In file utils.cu, I defined following structs and API

struct GPS {
    float latitude;
    float longtitude;
    float height;
};

struct Coordinate
{
    __host__ __device__ Coordinate(float x_ = 0, float y_ = 0, float z_= 0)
    {
        x = x_;
        y = y_;
        z = z_;
    }
    __host__ __device__ float norm()
    {
        return sqrtf(x * x + y * y + z * z);
    }

    float x;
    float y;
    float z;
};

__host__ __device__ Coordinate Geoditic2ECEF(GPS gps)
{
    Coordinate result;

    float a = 6378137;
    float b = 6356752;
    float f = (a - b) / a;
    float e_sq = f * (2 - f);

    float lambda = gps.latitude / 180 * M_PI;
    float phi = gps.longtitude / 180 * M_PI;

    float N = a / sqrtf(1 - e_sq * sinf(lambda) * sinf(lambda));
    result.x = (gps.height + N) * cosf(lambda) * cosf(phi);
    result.y = (gps.height + N) * cosf(lambda) * sinf(phi);
    result.z = (gps.height + (1 - e_sq) * N) * sinf(lambda);
    return result;
}

In main.cu, I have following functions

__global__ void cudaCalcDistance(GPS* missile_cur,
                                 int num_faces, int num_partialPix)
{
    int partialPixIdx = threadIdx.x + IMUL(blockIdx.x, blockDim.x);
    int faceIdx = threadIdx.y + IMUL(blockIdx.y, blockDim.y);

    if(faceIdx < num_faces && partialPixIdx < num_partialPix)
    {
        Coordinate missile_pos;
        // API version
        missile_pos = Geoditic2ECEF(missile_cur->gps);
        // non_API version
//        float a = 6378137;
//        float b = 6356752;
//        float f = (a - b) / a;
//        float e_sq = f * (2 - f);

//        float lambda = missile_cur->latitude / 180 * M_PI;
//        float phi = missile_cur->longtitude / 180 * M_PI;

//        float N = a / sqrtf(1 - e_sq * sinf(lambda) * sinf(lambda));
//        missile_pos.x = (missile_cur->height + N) * cosf(lambda) * cosf(phi);
//        missile_pos.y = (missile_cur->height + N) * cosf(lambda) * sinf(phi);
//        missile_pos.z = (missile_cur->height + (1 - e_sq) * N) * sinf(lambda);

    }
}

void calcDistance(GPS * data)
{
    int num_partialPix = 10000;
    int num_surfaces = 4000;


    dim3 blockDim(16, 16);
    dim3 gridDim(ceil((float)num_partialPix / threadsPerBlock),
                 ceil((float)num_surfaces / threadsPerBlock));

    cudaCalcDistance<<<gridDim, blockDim>>>(data,                                 
                             m_Rb2c_cur,num_surfaces,num_partialPix);
    gpuErrChk(cudaDeviceSynchronize());
}

int main()
{
    GPS data(11, 120, 32);
    GPS *d_data;
    gpuErrChk(cudaMallocManaged((void**)&d_data, sizeof(GPS)));
    gpuErrChk(cudaMemcpy(d_data, &data, sizeof(GPS), cudaMemcpyHostToDevice));
    calcDistance(d_data);
    gpuErrChk(cudaFree(d_data));
}

Answer 1

You don't seem to have asked a question that I can see, so I will assume your question is something like "what is this mysterious overhead and what are my options to mitigate it?"

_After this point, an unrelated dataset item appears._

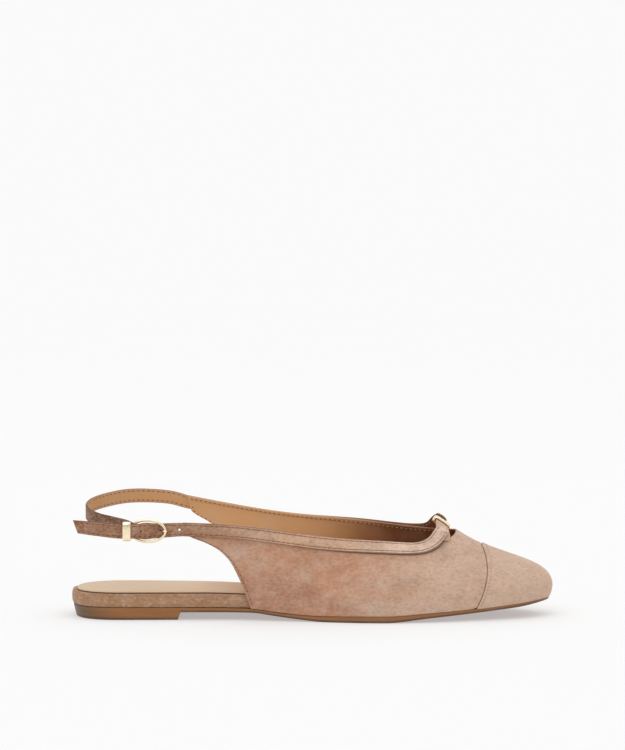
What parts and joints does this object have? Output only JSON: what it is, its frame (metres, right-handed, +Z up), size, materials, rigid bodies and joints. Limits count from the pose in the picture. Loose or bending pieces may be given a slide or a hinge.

When the call to a __device__ function is in a different compilation unit than the definition of that function, the compiler cannot inline that function (generally).

This can have a variety of performance impacts:

• The call instruction creates some overhead
• the function call has an ABI that reserves registers, this creates register pressure which may affect code performance
• the compiler may have to transfer additional function parameters outside of registers, via the stack. This adds additional overhead.
• The compiler cannot (generally) optimize across the function call boundary.

All of these can create performance impacts to varying degrees, and you can find other questions here on the cuda tag which mention these.

The most common solutions I know of are:

1. Move the definition of the function to the same compilation unit as the calling environment (and, if possible, remove -rdc=true or -dc from compilation command line).
2. In recent CUDA versions, make use of link-time optimization.